# [Aim of the exercise]
Write the listing out again, all of it, word for word.

# [Source data]

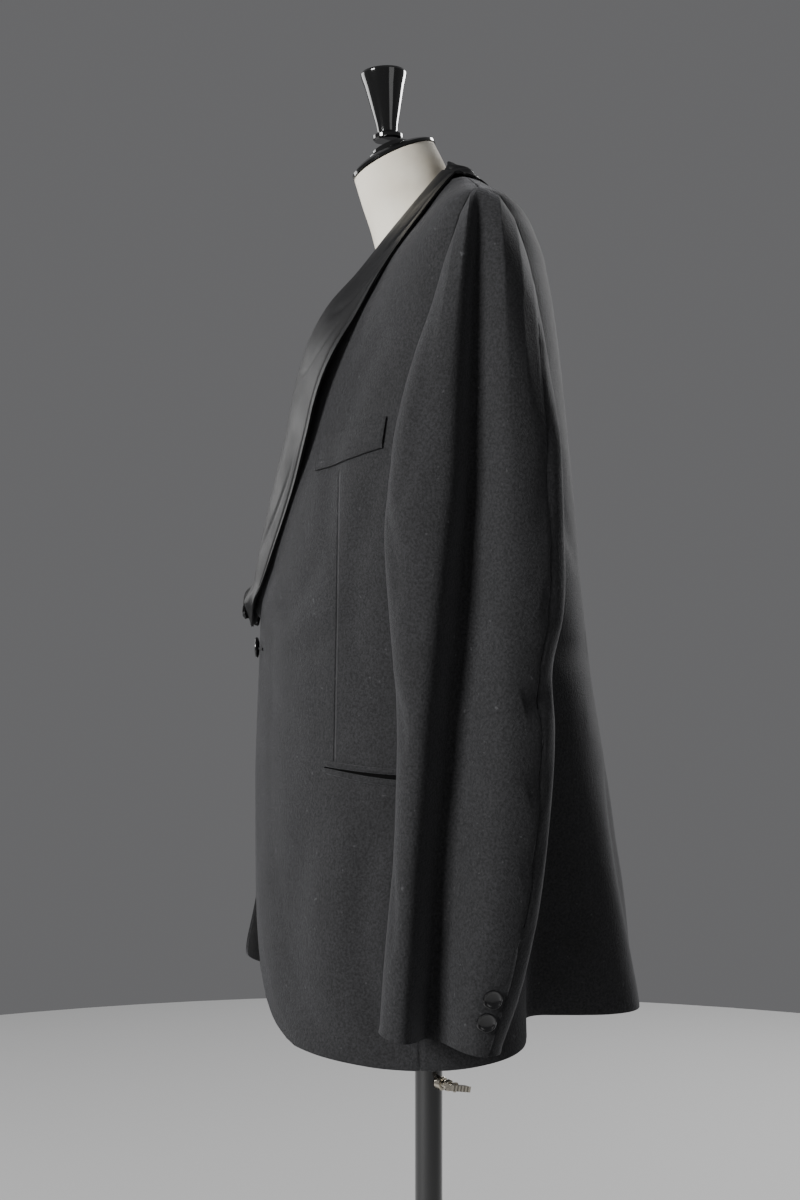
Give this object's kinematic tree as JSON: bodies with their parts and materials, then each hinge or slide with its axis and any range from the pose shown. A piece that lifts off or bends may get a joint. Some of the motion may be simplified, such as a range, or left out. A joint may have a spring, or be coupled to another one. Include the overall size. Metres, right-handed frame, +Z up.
{
  "type": "tuxedo jacket on a dress form",
  "caption": "Black wool dinner jacket with a satin shawl collar, hanging open at the hem on an ivory dress form with a gloss cap, knob, pole and round foot.",
  "frame": {"origin": "on the floor, at the middle of the stand's foot", "axes": "+Z up; the jacket's front faces -Y; the wearer's left side is +X"},
  "size_m": [0.5432, 0.3585, 1.5808],
  "materials": {
    "wool": "matte",
    "satin": "satin",
    "canvas": "matte",
    "button": "gloss",
    "black_lacquer": "gloss",
    "black_metal": "gloss",
    "nickel": "satin"
  },
  "bodies": {
    "stand": {"base": "black_metal", "stand_tube": "black_metal", "screw_boss": "nickel"},
    "rod": {"rod": "black_metal"},
    "form": {"back_left": "wool", "back_right": "wool", "button_cuff_left_1": "button", "button_cuff_left_2": "button", "button_cuff_right_1": "button", "button_cuff_right_2": "button", "button_front": "button", "form_plate": "black_metal", "front_left": "wool", "front_right": "wool", "jet_lower_left": "wool", "jet_lower_right": "wool", "jet_upper_left": "wool", "jet_upper_right": "wool", "knob": "black_lacquer", "lapel_left": "satin", "lapel_right": "satin", "neck_cap": "black_lacquer", "side_left": "wool", "side_right": "wool", "sleeve_top_left": "wool", "sleeve_top_right": "wool", "sleeve_under_left": "wool", "sleeve_under_right": "wool", "torso_form": "canvas", "welt": "wool"},
    "thumb_screw": {"thumb_screw": "nickel"}
  },
  "joints": [
    {"name": "form_height", "type": "slide", "parent": "stand", "child": "rod", "axis": [0, 0, 1], "range_m": [-0.08, 0.15]},
    {"name": "form_swivel", "type": "hinge", "parent": "rod", "child": "form", "pos_m": [0, 0, 0.8239], "axis": [0, 0, 1], "continuous": true},
    {"name": "screw_turn", "type": "hinge", "parent": "stand", "child": "thumb_screw", "pos_m": [0, 0, 0.666], "axis": [0.7071, 0.7071, 0], "continuous": true}
  ]
}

# [Solution to this exercise]
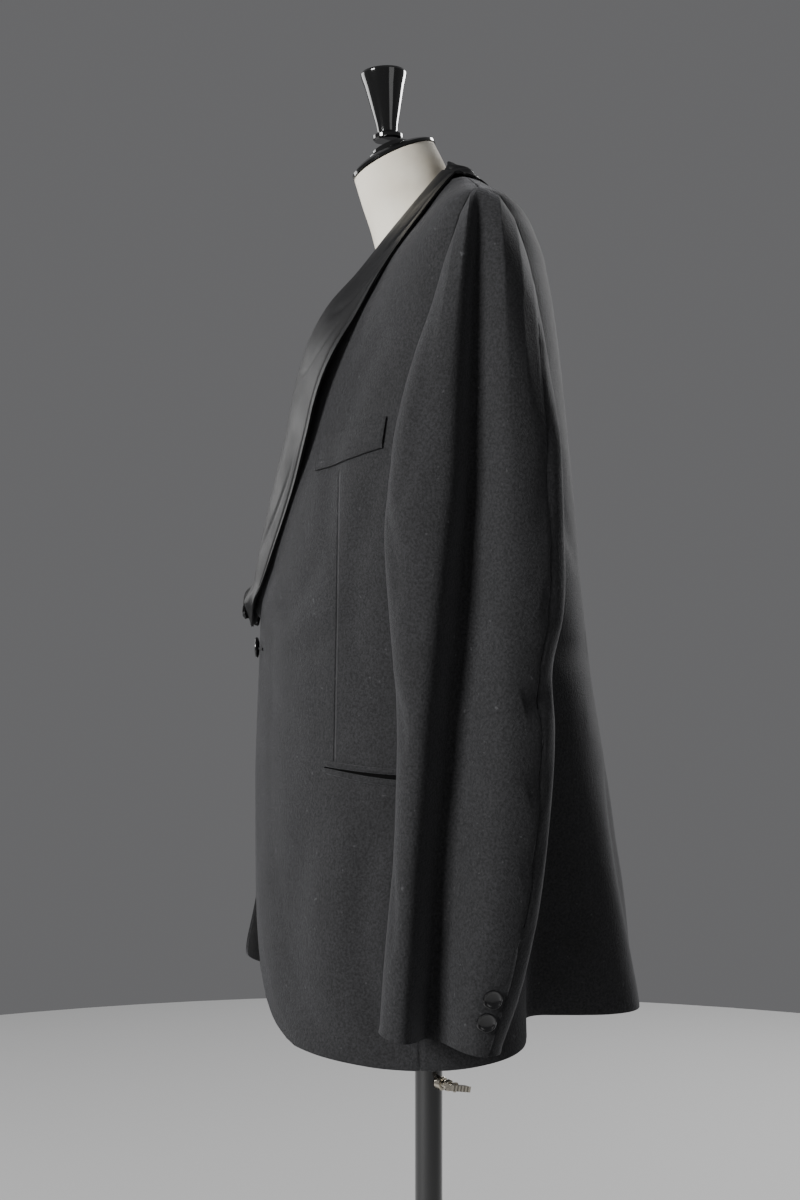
Give this object's kinematic tree as JSON: bodies with their parts and materials, then each hinge or slide with its axis and any range from the pose shown. A piece that lifts off or bends may get a joint. Some of the motion may be simplified, such as a range, or left out. A joint may have a spring, or be coupled to another one. Include the overall size. Metres, right-handed frame, +Z up.
{
  "type": "tuxedo jacket on a dress form",
  "caption": "Black wool dinner jacket with a satin shawl collar, hanging open at the hem on an ivory dress form with a gloss cap, knob, pole and round foot.",
  "frame": {"origin": "on the floor, at the middle of the stand's foot", "axes": "+Z up; the jacket's front faces -Y; the wearer's left side is +X"},
  "size_m": [0.5432, 0.3585, 1.5808],
  "materials": {
    "wool": "matte",
    "satin": "satin",
    "canvas": "matte",
    "button": "gloss",
    "black_lacquer": "gloss",
    "black_metal": "gloss",
    "nickel": "satin"
  },
  "bodies": {
    "stand": {"base": "black_metal", "stand_tube": "black_metal", "screw_boss": "nickel"},
    "rod": {"rod": "black_metal"},
    "form": {"back_left": "wool", "back_right": "wool", "button_cuff_left_1": "button", "button_cuff_left_2": "button", "button_cuff_right_1": "button", "button_cuff_right_2": "button", "button_front": "button", "form_plate": "black_metal", "front_left": "wool", "front_right": "wool", "jet_lower_left": "wool", "jet_lower_right": "wool", "jet_upper_left": "wool", "jet_upper_right": "wool", "knob": "black_lacquer", "lapel_left": "satin", "lapel_right": "satin", "neck_cap": "black_lacquer", "side_left": "wool", "side_right": "wool", "sleeve_top_left": "wool", "sleeve_top_right": "wool", "sleeve_under_left": "wool", "sleeve_under_right": "wool", "torso_form": "canvas", "welt": "wool"},
    "thumb_screw": {"thumb_screw": "nickel"}
  },
  "joints": [
    {"name": "form_height", "type": "slide", "parent": "stand", "child": "rod", "axis": [0, 0, 1], "range_m": [-0.08, 0.15]},
    {"name": "form_swivel", "type": "hinge", "parent": "rod", "child": "form", "pos_m": [0, 0, 0.8239], "axis": [0, 0, 1], "continuous": true},
    {"name": "screw_turn", "type": "hinge", "parent": "stand", "child": "thumb_screw", "pos_m": [0, 0, 0.666], "axis": [0.7071, 0.7071, 0], "continuous": true}
  ]
}